Novelist Joseph Hergesheimer summed up the crisis of manhood.  The world had once been a “masculine one, founded on the assumption that men were superior in strength and in mental equipment to men.”  Women “no longer regard men as gods, nor is marriage their one and ultimate goal….If a husband is going to hold his wife, he must be an amusing companion, an intelligent and understanding friend and a satisfactory lover.”  Men were “losing their virility and physical attractiveness as well. They have become too weak to hold her” (Salt Lake Telegram, May 26, 1929). With the end of Mormon polygamy, the older generation would have felt the sting of Hergesheimer’s words a little more strongly than most.
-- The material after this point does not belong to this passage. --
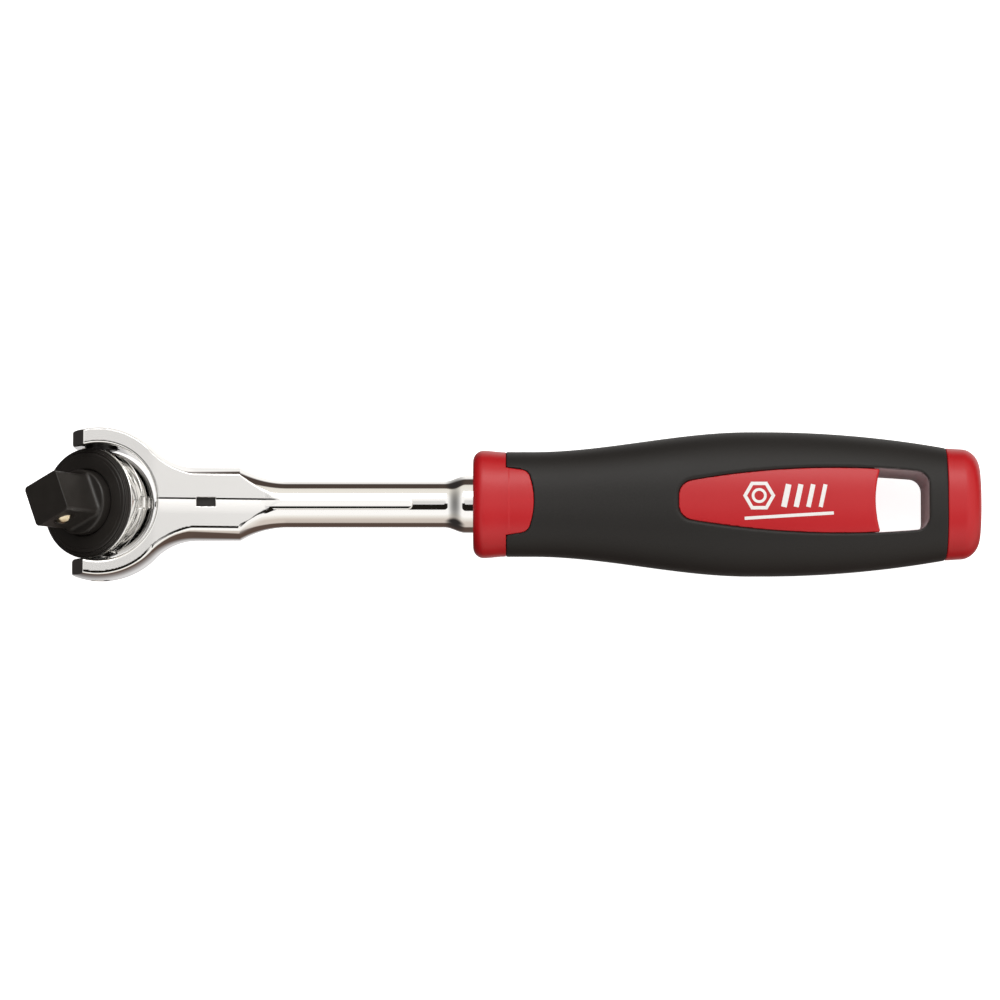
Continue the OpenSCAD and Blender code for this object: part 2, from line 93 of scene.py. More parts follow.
def net(field, axes, bend=0.03):
    """Points, quads and normals of the surface where field(x, y, z) is 0; it is below 0 inside."""
    ax, ay, az = axes
    v = field(ax[:, None, None], ay[None, :, None], az[None, None, :])
    v = np.ascontiguousarray(np.broadcast_to(v, (len(ax), len(ay), len(az)))).astype(np.float32)
    s = v < 0
    nx, ny, nz = v.shape
    count = np.zeros((nx - 1, ny - 1, nz - 1), np.int8)
    corners = [(i, j, k) for i in (0, 1) for j in (0, 1) for k in (0, 1)]
    for i, j, k in corners:
        count += s[i:nx - 1 + i, j:ny - 1 + j, k:nz - 1 + k]
    mixed = (count > 0) & (count < 8)
    cell = np.argwhere(mixed)
    index = np.full(count.shape, -1, np.int32)
    index[mixed] = np.arange(len(cell))
    total = np.zeros((len(cell), 3))
    hits = np.zeros(len(cell))
    for a in corners:
        for axis in range(3):
            if a[axis]:
                continue
            b = list(a)
            b[axis] = 1
            pa, pb = cell + np.array(a), cell + np.array(b)
            va, vb = v[tuple(pa.T)], v[tuple(pb.T)]
            m = (va < 0) != (vb < 0)
            t = (va[m] / (va[m] - vb[m]))[:, None]
            qa = np.stack([ax[pa[m, 0]], ay[pa[m, 1]], az[pa[m, 2]]], 1)
            qb = np.stack([ax[pb[m, 0]], ay[pb[m, 1]], az[pb[m, 2]]], 1)
            total[m] += qa + (qb - qa) * t
            hits[m] += 1
    p = total / hits[:, None]
    quads = []
    for axis in range(3):
        u, w = (axis + 1) % 3, (axis + 2) % 3
        first = [slice(None)] * 3
        second = [slice(None)] * 3
        first[axis] = slice(0, v.shape[axis] - 1)
        second[axis] = slice(1, v.shape[axis])
        for other in (u, w):
            first[other] = second[other] = slice(1, v.shape[other] - 1)
        a, b = s[tuple(first)], s[tuple(second)]
        edge = np.argwhere(a != b)
        outward = a[tuple(edge.T)]
        edge[:, u] += 1
        edge[:, w] += 1
        ring = []
        for du, dw in ((-1, -1), (0, -1), (0, 0), (-1, 0)):
            c = edge.copy()
            c[:, u] += du
            c[:, w] += dw
            ring.append(index[tuple(c.T)])
        q = np.stack(ring, 1)
        q[~outward] = q[~outward][:, ::-1]
        quads.append(q)
    quads = np.concatenate(quads)

    def slope(points, h):
        g = np.zeros_like(points)
        for k in range(3):
            step = np.zeros(3)
            step[k] = h
            hi, lo = points + step, points - step
            g[:, k] = (field(*hi.T) - field(*lo.T)) / (2 * h)
        return g

    reach = 0.7 * min(np.diff(ax).min(), np.diff(ay).min(), np.diff(az).min())
    for _ in range(3):
        g = slope(p, 0.01)
        d = field(*p.T)[:, None] * g / np.maximum((g * g).sum(1), 1e-9)[:, None]
        size = np.linalg.norm(d, axis=1, keepdims=True)
        p = p - d * np.minimum(1, reach / np.maximum(size, 1e-9))
    normals = slope(p, bend)
    normals /= np.maximum(np.linalg.norm(normals, axis=1, keepdims=True), 1e-9)
    return p, quads, normals


def make_object(name, points, faces, place, normals=None):
    """A smooth-shaded mesh object from points in millimetres and an array of quads."""
    m = np.array(place)
    p = points @ m[:3, :3].T + m[:3, 3]
    mesh = bpy.data.meshes.new(name)
    count, sides = faces.shape
    mesh.vertices.add(len(p))
    mesh.vertices.foreach_set("co", p.astype(np.float32).ravel())
    mesh.loops.add(count * sides)
    mesh.loops.foreach_set("vertex_index", faces.astype(np.int32).ravel())
    mesh.polygons.add(count)
    mesh.polygons.foreach_set("loop_start", np.arange(0, count * sides, sides, dtype=np.int32))
    mesh.polygons.foreach_set("use_smooth", np.ones(count, bool))
    mesh.update(calc_edges=True)
    mesh.validate()
    if normals is not None:
        n = normals @ (m[:3, :3] * 1000).T
        mesh.normals_split_custom_set_from_vertices(n)
    o = bpy.data.objects.new(name, mesh)
    bpy.context.scene.collection.objects.link(o)
    return o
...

By the 1930s, the Great Depression would further strip men of any lingering hope they had to hold onto women by virtue of their economic resources.  Caroline Bird has pointed out how the Great Depression furthered the process of inverting the gendered hierarchy, leaving women as the primary breadwinners while unemployed men struggled to hold onto their sense of masculinity (Caroline Bird, Invisible Scar).  World War II furthered Mormon women’s opportunities to serve as family breadwinners as their husbands were sent off to war.  Mormon men continued to objectify the female population, as they had for some time; when they returned from war, women returned home and started  to create a new feminine identity for themselves and the Mormon people.  As women were sent back to the home, so began the entrenched pattern of silence about women’s sexual preferences that has lasted for nearly three generations.

But the game had changed.  Where women had little choice but to take the choices of stability and perhaps fertility, financial independence enabled them to exercise some choice in their courtship decisions.   Though silenced, the desire for choice and satisfaction has endured.

And that story must wait for another time.